GIVEN TASK: Only the lines from the start of the data through the one containing "hide_parts(node)" belong in your answer; return them exactly.

INPUT DATA:
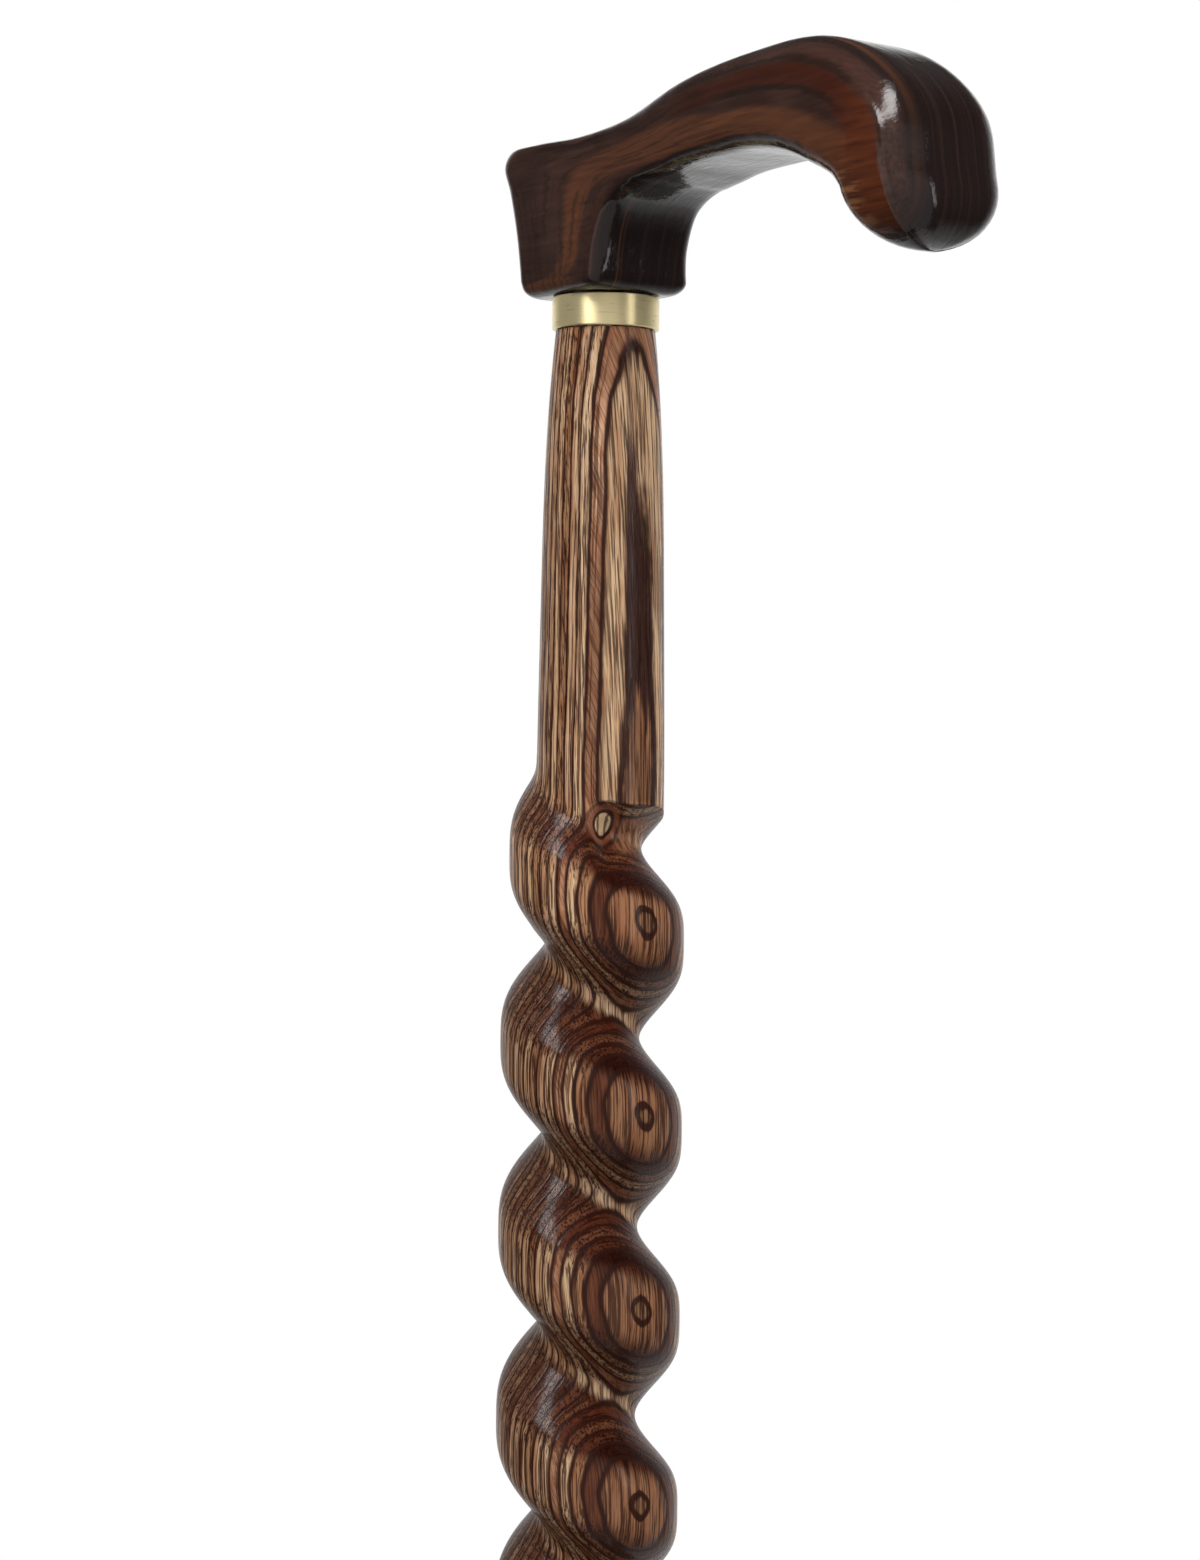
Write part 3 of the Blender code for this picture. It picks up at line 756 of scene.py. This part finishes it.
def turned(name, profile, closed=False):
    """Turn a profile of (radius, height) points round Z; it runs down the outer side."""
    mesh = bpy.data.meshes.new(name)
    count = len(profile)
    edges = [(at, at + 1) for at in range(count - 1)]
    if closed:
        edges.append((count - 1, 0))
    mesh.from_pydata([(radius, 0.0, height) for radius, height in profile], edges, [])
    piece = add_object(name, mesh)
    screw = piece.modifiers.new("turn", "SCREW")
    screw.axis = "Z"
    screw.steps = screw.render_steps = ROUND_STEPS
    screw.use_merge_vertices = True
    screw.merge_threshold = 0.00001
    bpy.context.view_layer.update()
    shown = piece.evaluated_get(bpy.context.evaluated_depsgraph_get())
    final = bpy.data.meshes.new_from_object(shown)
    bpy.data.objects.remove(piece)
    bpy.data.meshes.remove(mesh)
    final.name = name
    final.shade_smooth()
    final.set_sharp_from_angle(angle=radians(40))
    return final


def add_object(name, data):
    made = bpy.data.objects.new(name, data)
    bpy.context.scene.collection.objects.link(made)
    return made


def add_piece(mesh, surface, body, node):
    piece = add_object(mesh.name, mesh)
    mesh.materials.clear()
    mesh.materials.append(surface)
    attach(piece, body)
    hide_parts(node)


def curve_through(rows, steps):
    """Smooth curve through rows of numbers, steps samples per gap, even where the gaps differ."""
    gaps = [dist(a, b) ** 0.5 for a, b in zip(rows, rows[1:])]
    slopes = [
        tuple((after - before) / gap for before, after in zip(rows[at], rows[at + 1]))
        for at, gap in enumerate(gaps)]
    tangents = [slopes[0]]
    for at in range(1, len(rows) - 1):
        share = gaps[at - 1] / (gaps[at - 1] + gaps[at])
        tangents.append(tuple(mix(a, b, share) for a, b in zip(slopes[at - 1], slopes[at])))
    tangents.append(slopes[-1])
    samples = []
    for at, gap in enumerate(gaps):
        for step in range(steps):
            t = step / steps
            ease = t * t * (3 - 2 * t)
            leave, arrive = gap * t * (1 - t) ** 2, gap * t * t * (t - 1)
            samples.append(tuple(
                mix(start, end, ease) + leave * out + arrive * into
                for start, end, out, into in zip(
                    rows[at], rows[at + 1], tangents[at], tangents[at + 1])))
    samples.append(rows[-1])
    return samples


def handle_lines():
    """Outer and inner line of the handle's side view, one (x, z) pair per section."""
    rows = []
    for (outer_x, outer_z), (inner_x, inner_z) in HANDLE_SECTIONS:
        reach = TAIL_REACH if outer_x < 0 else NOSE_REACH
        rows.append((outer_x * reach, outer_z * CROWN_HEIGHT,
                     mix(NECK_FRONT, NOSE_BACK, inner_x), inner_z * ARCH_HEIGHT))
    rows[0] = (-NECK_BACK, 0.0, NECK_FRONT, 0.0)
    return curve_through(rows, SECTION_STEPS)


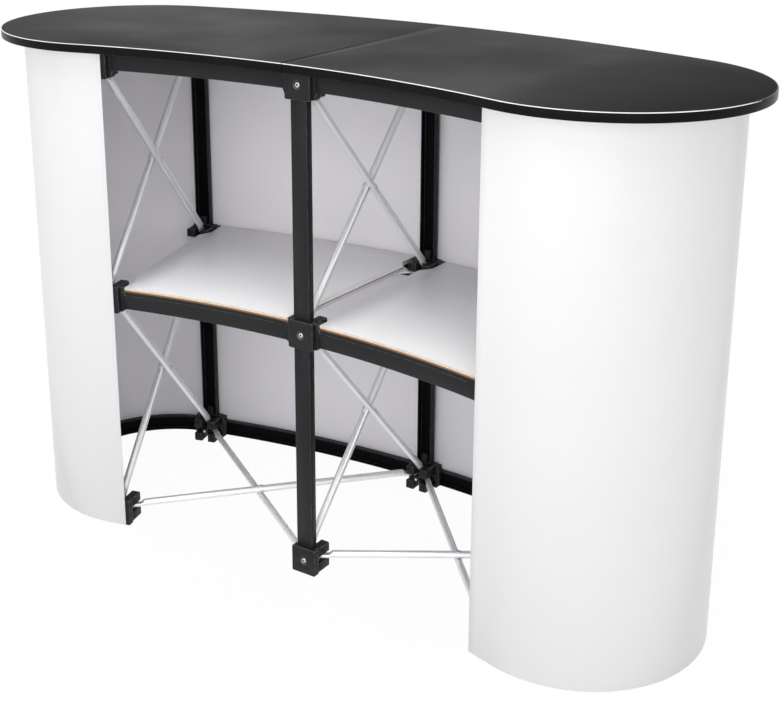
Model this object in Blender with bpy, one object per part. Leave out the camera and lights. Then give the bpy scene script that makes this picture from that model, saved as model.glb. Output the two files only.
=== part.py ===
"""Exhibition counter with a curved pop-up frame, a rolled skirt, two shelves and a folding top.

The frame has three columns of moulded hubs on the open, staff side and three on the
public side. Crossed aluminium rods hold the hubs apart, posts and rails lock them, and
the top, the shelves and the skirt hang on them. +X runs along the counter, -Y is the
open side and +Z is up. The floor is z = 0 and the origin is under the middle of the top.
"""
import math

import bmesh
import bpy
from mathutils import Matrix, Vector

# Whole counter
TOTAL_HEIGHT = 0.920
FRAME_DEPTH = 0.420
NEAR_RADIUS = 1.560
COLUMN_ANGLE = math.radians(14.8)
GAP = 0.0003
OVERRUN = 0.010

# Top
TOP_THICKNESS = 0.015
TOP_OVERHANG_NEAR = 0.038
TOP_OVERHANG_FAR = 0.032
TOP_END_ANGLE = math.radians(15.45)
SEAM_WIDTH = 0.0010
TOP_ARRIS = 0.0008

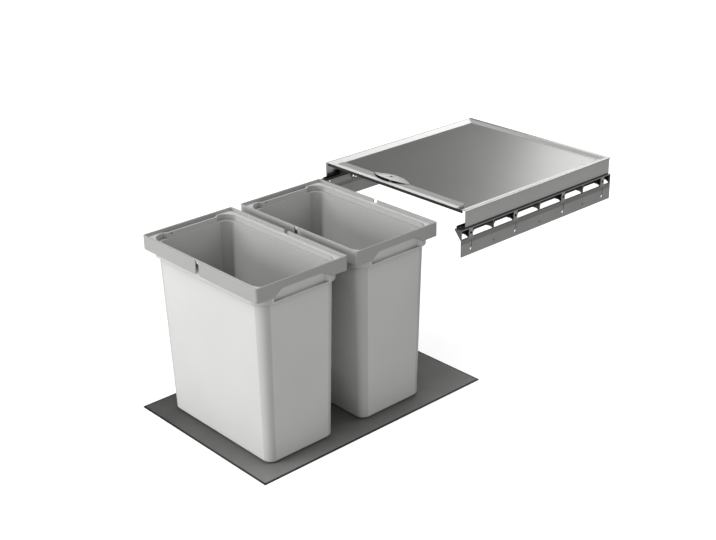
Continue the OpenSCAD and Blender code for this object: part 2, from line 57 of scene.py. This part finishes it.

RESPONSE BELOW:
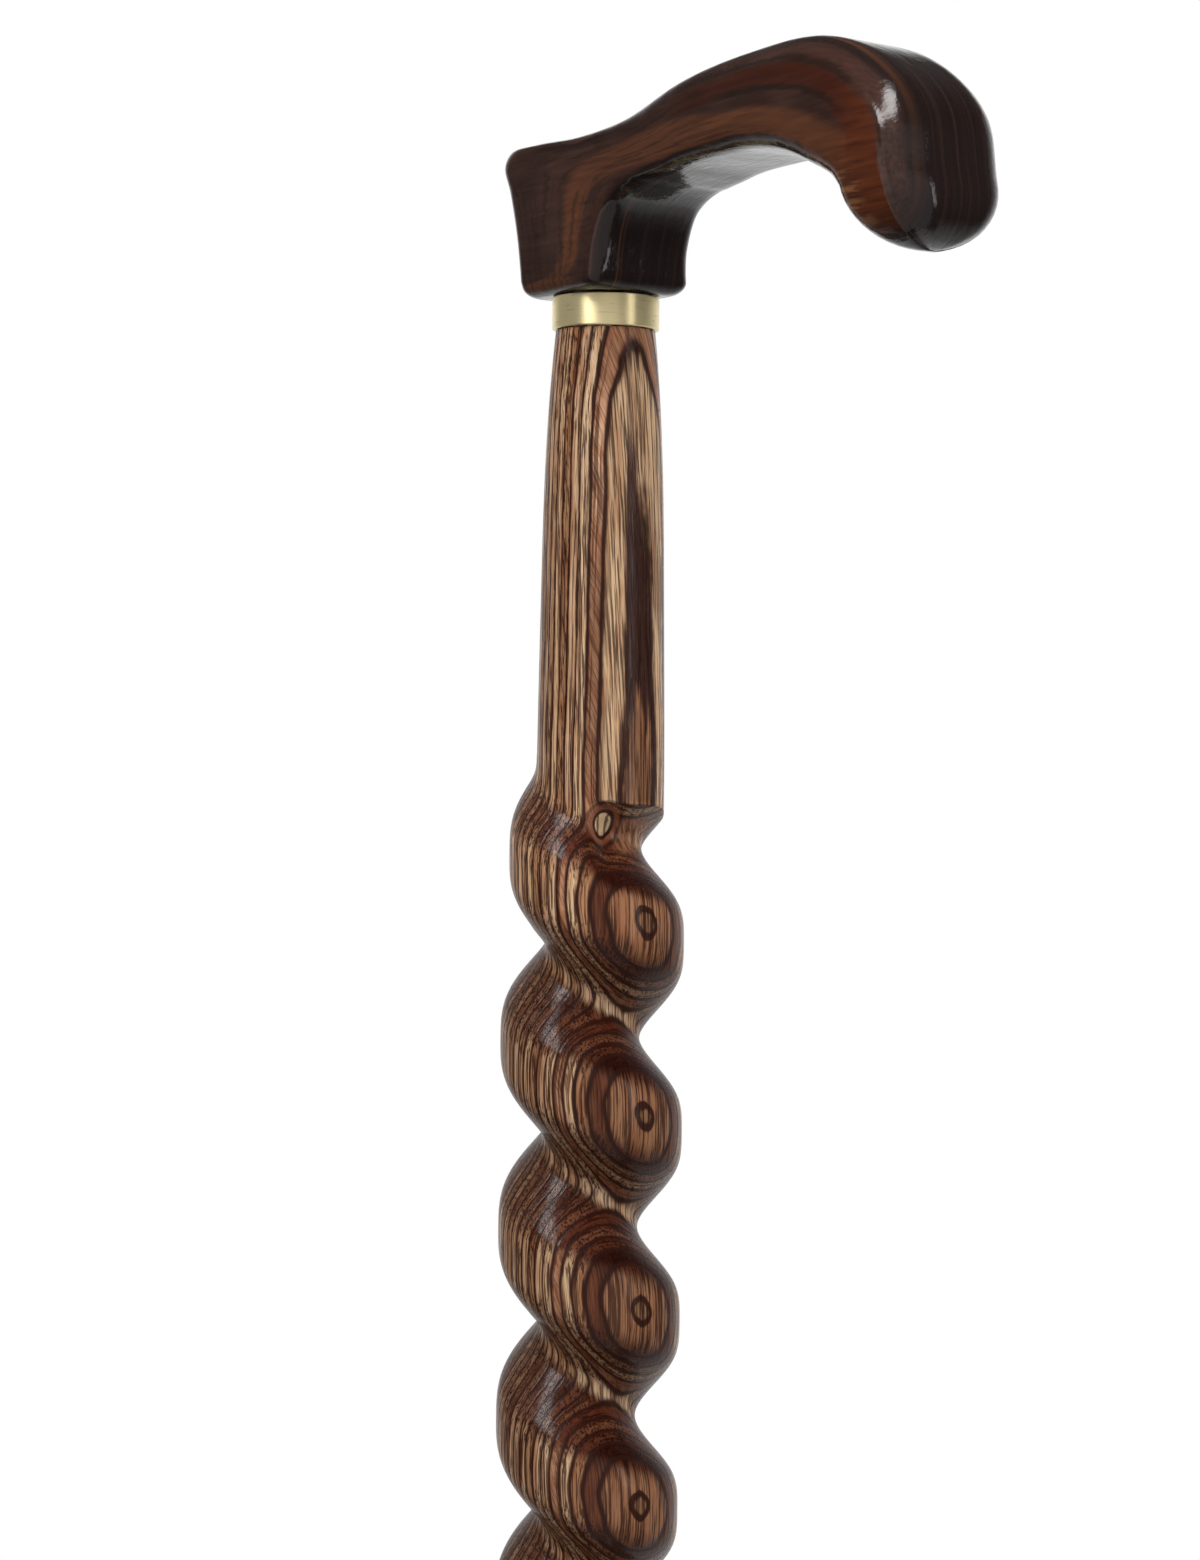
Write part 3 of the Blender code for this picture. It picks up at line 756 of scene.py. This part finishes it.
def turned(name, profile, closed=False):
    """Turn a profile of (radius, height) points round Z; it runs down the outer side."""
    mesh = bpy.data.meshes.new(name)
    count = len(profile)
    edges = [(at, at + 1) for at in range(count - 1)]
    if closed:
        edges.append((count - 1, 0))
    mesh.from_pydata([(radius, 0.0, height) for radius, height in profile], edges, [])
    piece = add_object(name, mesh)
    screw = piece.modifiers.new("turn", "SCREW")
    screw.axis = "Z"
    screw.steps = screw.render_steps = ROUND_STEPS
    screw.use_merge_vertices = True
    screw.merge_threshold = 0.00001
    bpy.context.view_layer.update()
    shown = piece.evaluated_get(bpy.context.evaluated_depsgraph_get())
    final = bpy.data.meshes.new_from_object(shown)
    bpy.data.objects.remove(piece)
    bpy.data.meshes.remove(mesh)
    final.name = name
    final.shade_smooth()
    final.set_sharp_from_angle(angle=radians(40))
    return final


def add_object(name, data):
    made = bpy.data.objects.new(name, data)
    bpy.context.scene.collection.objects.link(made)
    return made


def add_piece(mesh, surface, body, node):
    piece = add_object(mesh.name, mesh)
    mesh.materials.clear()
    mesh.materials.append(surface)
    attach(piece, body)
    hide_parts(node)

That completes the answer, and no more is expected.